SOURCE DATA =>
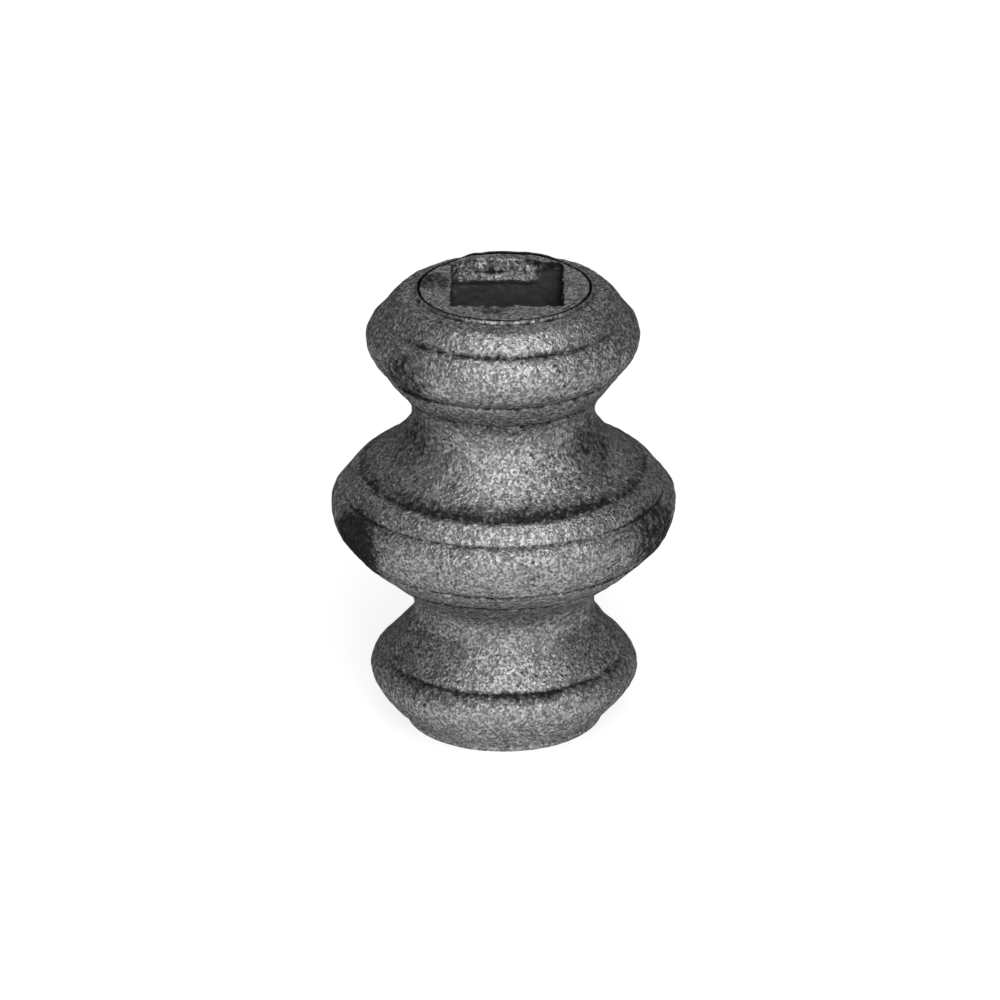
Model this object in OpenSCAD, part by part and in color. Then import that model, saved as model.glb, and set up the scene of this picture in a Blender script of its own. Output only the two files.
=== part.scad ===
// Cast iron collar for a railing baluster: a round moulded ornament, cast in one piece, with a
// square hole right through it that slides over an upright square bar.
// +Z points up the bar. The origin is on the axis of the mouldings, in the flat underside.
// The outline is a stack of mouldings. Each one has a height, and each radius is given as how
// far it stands out past the head face, so a wider bar widens the whole collar.

/* [Bar hole] */
// Side of the square bar that the collar slides over
bar_w = 14; // [8:0.5:20]
// Play of the bar in the hole, from wall to wall
bar_play = 0.5; // [0.2:0.1:2]
// Radius of the hole's upright corners
hole_corner_r = 0.8; // [0.2:0.1:2]
// How far the core slipped to the right in the mould
core_slip_x = 0.3; // [-1:0.1:1]
// How far the core slipped to the back in the mould
core_slip_y = 0.9; // [-1.5:0.1:1.5]
// Iron left between the hole's farthest corner and the edge of the head face
corner_wall = 0.6; // [0.4:0.1:6]

/* [Foot] */
// How far the foot land stands out past the head face
foot_out = 1.45; // [0.5:0.05:4]
// Height of the upright foot land
foot_land_h = 0.8; // [0.3:0.1:2]
// Height of the splay under the lower roll
foot_splay_h = 4.2; // [2:0.1:8]
// Swell of the splay off a straight line
foot_splay_swell = 0.25; // [0:0.05:0.8]

/* [Lower roll] */
// How far the lower roll's bottom edge stands out
low_roll_bottom_out = 5.3; // [4:0.05:8]
// How far the lower roll's belly stands out
low_roll_out = 6; // [5.5:0.05:9]
// How far the lower roll's top edge stands out
low_roll_top_out = 4.75; // [4:0.05:7]
// Height of the lower roll below its belly
low_roll_under_h = 2.1; // [1:0.05:4]
// Height of the lower roll above its belly
low_roll_over_h = 2.35; // [1:0.05:4]

/* [Lower neck] */
// How far the lower neck stands out at its waist
low_neck_out = 0.3; // [0:0.05:3]
// How far the crest of the flare on the lower roll stands out
low_flare_out = 4.45; // [3:0.05:6]
// Height of the flare on the lower roll
low_flare_h = 3.8; // [2:0.05:8]
// How far the flare stands out where it turns into the waist
low_flare_foot_out = 1.2; // [0.6:0.05:3]
// Height of the waist's hollow below its narrowest ring
low_waist_under_h = 2.15; // [1:0.05:4]
// Height of the waist's hollow above its narrowest ring
low_waist_over_h = 3; // [1:0.05:5]
// How far the soffit under the middle disc stands out where it starts
low_soffit_out = 1.45; // [0.6:0.05:3]
// Height of that soffit
low_soffit_h = 3.35; // [1.5:0.05:6]
// How far that soffit stands out where it ends
low_soffit_top_out = 5.45; // [4:0.05:7]

/* [Middle disc] */
// How far the under band of the middle disc stands out at its bottom
mid_band_bottom_out = 5.65; // [5:0.05:7.5]
// How far the under band of the middle disc stands out at its top
mid_band_top_out = 8.75; // [7:0.05:9.5]
// Height of the under band of the middle disc
mid_band_h = 2.8; // [1:0.05:5]
// How far the middle roll's bottom edge stands out
mid_roll_bottom_out = 9; // [8:0.05:10.5]
// How far the middle roll's belly stands out
mid_roll_out = 11.05; // [10:0.05:14]
// How far the middle roll's top edge stands out
mid_roll_top_out = 9.8; // [8.5:0.05:10.5]
// Height of the middle roll below its belly
mid_roll_under_h = 4.4; // [2:0.05:7]
// Height of the middle roll above its belly
mid_roll_over_h = 2.55; // [1.5:0.05:5]
// How far the middle bead stands out at its bottom
mid_bead_bottom_out = 9.6; // [8:0.05:10.5]
// How far the middle bead stands out at its top
mid_bead_top_out = 7.7; // [7:0.05:9]
// Height of the middle bead
mid_bead_h = 2.3; // [1.2:0.05:5]

/* [Upper neck] */
// How far the upper neck stands out at its waist
up_neck_out = 0.45; // [0:0.05:3]
// How far the crest of the flare on the middle disc stands out
up_flare_out = 7.2; // [4:0.05:8]
// Height of the flare on the middle disc
up_flare_h = 4.85; // [2.5:0.05:8]
// How far the flare stands out where it turns into the waist
up_flare_foot_out = 1.55; // [0.8:0.05:3]
// Hollow of that flare off a straight line
up_flare_hollow = 0.36; // [0:0.02:0.8]
// Height of the waist's hollow below its narrowest ring
up_waist_under_h = 2.75; // [1:0.05:5]
// Height of the waist's hollow above its narrowest ring
up_waist_over_h = 3; // [1:0.05:5]
// How far the waist's hollow stands out where it meets the head
up_waist_top_out = 1.5; // [0.8:0.05:3]

/* [Head] */
// How far the under band of the head stands out at its bottom
head_band_bottom_out = 1.7; // [1:0.05:3]
// How far the under band of the head stands out at its top
head_band_top_out = 4.3; // [3:0.05:5]
// Height of the under band of the head
head_band_h = 3.35; // [1.5:0.05:6]
// How far the head roll's bottom edge stands out
head_roll_bottom_out = 4.5; // [3.5:0.05:5.5]
// How far the head roll's belly stands out
head_roll_out = 6.3; // [5:0.05:9]
// How far the head roll's top edge stands out
head_roll_top_out = 4.4; // [3:0.05:5.5]
// Height of the head roll below its belly
head_roll_under_h = 3.4; // [1.5:0.05:6]
// Height of the head roll above its belly
head_roll_over_h = 3.15; // [1.5:0.05:6]
// How far the head bead stands out at its bottom
head_bead_bottom_out = 4.25; // [3:0.05:5.5]
// How far the head bead stands out at its top
head_bead_top_out = 2.25; // [1:0.05:3]
// Height of the head bead
head_bead_h = 2.4; // [1:0.05:5]
// Fall of the ledge round the head face
ledge_fall = 0.35; // [0.1:0.05:1]
// Height of the head face above the ledge
face_land_h = 0.55; // [0.2:0.05:1.5]
// How far the ledge starts outside the edge of the head face
face_land_out = 0.15; // [0:0.05:0.6]

/* [Casting] */
// Depth of the grooves between the mouldings
groove_depth = 0.3; // [0.1:0.05:0.8]
// Width of the grooves between the mouldings, up the collar
groove_h = 0.3; // [0.1:0.05:0.8]
// Swell of the flat-looking beads and bands off a straight line
band_swell = 0.12; // [0:0.02:0.3]
// Swell of each half of a roll off a straight line
roll_swell = 0.4; // [0.2:0.02:0.6]
// Hollow of the lower flare and the soffit off a straight line
flare_hollow = 0.14; // [0:0.02:0.3]
// Hollow of each half of a waist off a straight line
waist_hollow = 0.27; // [0.1:0.02:0.4]

/* [Hidden] */

// Steps in each curved stretch of the outline, and in each rounded corner of the hole
CURVE_STEPS = 7;
CORNER_STEPS = 5;
// How far the hole's cutter runs past both faces
OVERRUN = 1;

hole_w = bar_w + bar_play;
// From the axis of the collar to the farthest point of the slipped hole
corner_reach = hole_corner_r + norm([hole_w / 2 - hole_corner_r + abs(core_slip_x),
                                     hole_w / 2 - hole_corner_r + abs(core_slip_y)]);
face_r = corner_reach + corner_wall;

// A groove between the edge below and the edge above, as two rows of the stack
function groove(out_below, out_above) =
    let (floor_out = min(out_below, out_above) - groove_depth)
    [[out_below, floor_out, groove_h / 2, 0],
     [floor_out, out_above, groove_h / 2, 0]];

FOOT = [
    [foot_out, foot_out, foot_land_h, 0],
    [foot_out, low_roll_bottom_out, foot_splay_h, foot_splay_swell],
    [low_roll_bottom_out, low_roll_out, low_roll_under_h, roll_swell / 2],
    [low_roll_out, low_roll_top_out, low_roll_over_h, roll_swell / 2],
];
LOWER_NECK = [
    each groove(low_roll_top_out, low_flare_out),
    [low_flare_out, low_flare_foot_out, low_flare_h, -flare_hollow],
    [low_flare_foot_out, low_neck_out, low_waist_under_h, -waist_hollow],
    [low_neck_out, low_soffit_out, low_waist_over_h, -waist_hollow],
    [low_soffit_out, low_soffit_top_out, low_soffit_h, -flare_hollow],
];
MIDDLE_DISC = [
    each groove(low_soffit_top_out, mid_band_bottom_out),
    [mid_band_bottom_out, mid_band_top_out, mid_band_h, band_swell],
    each groove(mid_band_top_out, mid_roll_bottom_out),
    [mid_roll_bottom_out, mid_roll_out, mid_roll_under_h, roll_swell],
    [mid_roll_out, mid_roll_top_out, mid_roll_over_h, roll_swell],
    each groove(mid_roll_top_out, mid_bead_bottom_out),
    [mid_bead_bottom_out, mid_bead_top_out, mid_bead_h, band_swell],
];
UPPER_NECK = [
    each groove(mid_bead_top_out, up_flare_out),
    [up_flare_out, up_flare_foot_out, up_flare_h, -up_flare_hollow],
    [up_flare_foot_out, up_neck_out, up_waist_under_h, -waist_hollow],
    [up_neck_out, up_waist_top_out, up_waist_over_h, -waist_hollow],
];
HEAD = [
    each groove(up_waist_top_out, head_band_bottom_out),
    [head_band_bottom_out, head_band_top_out, head_band_h, band_swell],
    each groove(head_band_top_out, head_roll_bottom_out),
    [head_roll_bottom_out, head_roll_out, head_roll_under_h, roll_swell],
    [head_roll_out, head_roll_top_out, head_roll_over_h, roll_swell],
    each groove(head_roll_top_out, head_bead_bottom_out),
    [head_bead_bottom_out, head_bead_top_out, head_bead_h, band_swell],
    [head_bead_top_out, face_land_out, ledge_fall, 0],
    [face_land_out, 0, face_land_h, 0],
];
// Every moulding from the underside up: out at its bottom, out at its top, height, swell
STACK = [each FOOT, each LOWER_NECK, each MIDDLE_DISC, each UPPER_NECK, each HEAD];

function height_below(i) = i == 0 ? 0 : height_below(i - 1) + STACK[i - 1][2];
total_h = height_below(len(STACK));

// Points from p towards q, without q, on an arc whose middle stands off the chord by swell
function arc_points(p, q, swell) =
    swell == 0 ? [p] :
    let (
        along = (q - p) / norm(q - p),
        outward = [along[1], -along[0]],
        half_chord = norm(q - p) / 2,
        radius = (half_chord * half_chord + swell * swell) / (2 * swell),
        half_angle = asin(half_chord / radius)
    )
    [for (k = [0 : CURVE_STEPS - 1])
        let (turn = half_angle * (2 * k / CURVE_STEPS - 1))
        (p + q) / 2 + along * radius * sin(turn)
            + outward * (radius * cos(turn) - radius + swell)];

function outline_points() = [
    for (i = [0 : len(STACK) - 1])
        let (row = STACK[i], z = height_below(i))
        each arc_points([face_r + row[0], z], [face_r + row[1], z + row[2]], row[3]),
    [face_r, total_h],
];

// A square of side w whose corners are rounded to radius r
function rounded_square(w, r) = [
    for (corner = [0 : 3], k = [0 : CORNER_STEPS])
        let (
            turn = 90 * (corner + k / CORNER_STEPS),
            centre = (w / 2 - r) * [corner == 0 || corner == 3 ? 1 : -1, corner < 2 ? 1 : -1]
        )
        centre + r * [cos(turn), sin(turn)]
];

module mouldings() {
    rotate_extrude($fn = 120)
        polygon([[0, 0], each outline_points(), [0, total_h]]);
}

module bar_hole() {
    translate([core_slip_x, core_slip_y, -OVERRUN])
        linear_extrude(height = total_h + 2 * OVERRUN)
            polygon(rounded_square(hole_w, hole_corner_r));
}

module collar() {
    color("dimgray")
        difference() {
            mouldings();
            bar_hole();
        }
}

collar();
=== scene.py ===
# %% [markdown]
# A railing collar of cast iron, dressed for its portrait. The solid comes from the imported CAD
# model and fixes every size. This script gives it what a sand mould gives a real one: soft
# edges, a lumpy grainy skin, a ragged rim round the cored hole, and the dull grey of bare iron.
import math

import bmesh
import bpy
from mathutils import Matrix, Vector, noise


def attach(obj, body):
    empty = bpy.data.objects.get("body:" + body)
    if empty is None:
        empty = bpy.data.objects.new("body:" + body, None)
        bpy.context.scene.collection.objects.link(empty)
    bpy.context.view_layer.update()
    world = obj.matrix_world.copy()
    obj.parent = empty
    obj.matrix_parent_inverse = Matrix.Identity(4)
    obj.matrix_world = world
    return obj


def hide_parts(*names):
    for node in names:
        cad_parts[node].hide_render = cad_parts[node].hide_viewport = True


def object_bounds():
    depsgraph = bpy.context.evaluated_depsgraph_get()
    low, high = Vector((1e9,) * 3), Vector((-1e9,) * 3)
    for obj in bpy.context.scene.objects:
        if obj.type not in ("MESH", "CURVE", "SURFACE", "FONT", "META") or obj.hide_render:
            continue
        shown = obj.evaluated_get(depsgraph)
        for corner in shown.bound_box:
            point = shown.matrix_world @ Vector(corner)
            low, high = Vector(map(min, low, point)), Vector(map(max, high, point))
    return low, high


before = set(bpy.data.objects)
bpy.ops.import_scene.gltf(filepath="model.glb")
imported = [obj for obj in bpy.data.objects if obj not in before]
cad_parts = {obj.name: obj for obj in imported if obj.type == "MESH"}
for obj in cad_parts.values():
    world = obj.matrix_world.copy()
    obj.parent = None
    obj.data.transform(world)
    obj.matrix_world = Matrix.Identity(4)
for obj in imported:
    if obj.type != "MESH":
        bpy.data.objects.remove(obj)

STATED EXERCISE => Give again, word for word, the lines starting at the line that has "translate([core_slip_x, core_slip_y, -OVERRUN])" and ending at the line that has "imported = [obj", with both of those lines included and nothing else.

OUTPUT FOR THIS EXERCISE =>
    translate([core_slip_x, core_slip_y, -OVERRUN])
        linear_extrude(height = total_h + 2 * OVERRUN)
            polygon(rounded_square(hole_w, hole_corner_r));
}

module collar() {
    color("dimgray")
        difference() {
            mouldings();
            bar_hole();
        }
}

collar();
=== scene.py ===
# %% [markdown]
# A railing collar of cast iron, dressed for its portrait. The solid comes from the imported CAD
# model and fixes every size. This script gives it what a sand mould gives a real one: soft
# edges, a lumpy grainy skin, a ragged rim round the cored hole, and the dull grey of bare iron.
import math

import bmesh
import bpy
from mathutils import Matrix, Vector, noise


def attach(obj, body):
    empty = bpy.data.objects.get("body:" + body)
    if empty is None:
        empty = bpy.data.objects.new("body:" + body, None)
        bpy.context.scene.collection.objects.link(empty)
    bpy.context.view_layer.update()
    world = obj.matrix_world.copy()
    obj.parent = empty
    obj.matrix_parent_inverse = Matrix.Identity(4)
    obj.matrix_world = world
    return obj


def hide_parts(*names):
    for node in names:
        cad_parts[node].hide_render = cad_parts[node].hide_viewport = True


def object_bounds():
    depsgraph = bpy.context.evaluated_depsgraph_get()
    low, high = Vector((1e9,) * 3), Vector((-1e9,) * 3)
    for obj in bpy.context.scene.objects:
        if obj.type not in ("MESH", "CURVE", "SURFACE", "FONT", "META") or obj.hide_render:
            continue
        shown = obj.evaluated_get(depsgraph)
        for corner in shown.bound_box:
            point = shown.matrix_world @ Vector(corner)
            low, high = Vector(map(min, low, point)), Vector(map(max, high, point))
    return low, high


before = set(bpy.data.objects)
bpy.ops.import_scene.gltf(filepath="model.glb")
imported = [obj for obj in bpy.data.objects if obj not in before]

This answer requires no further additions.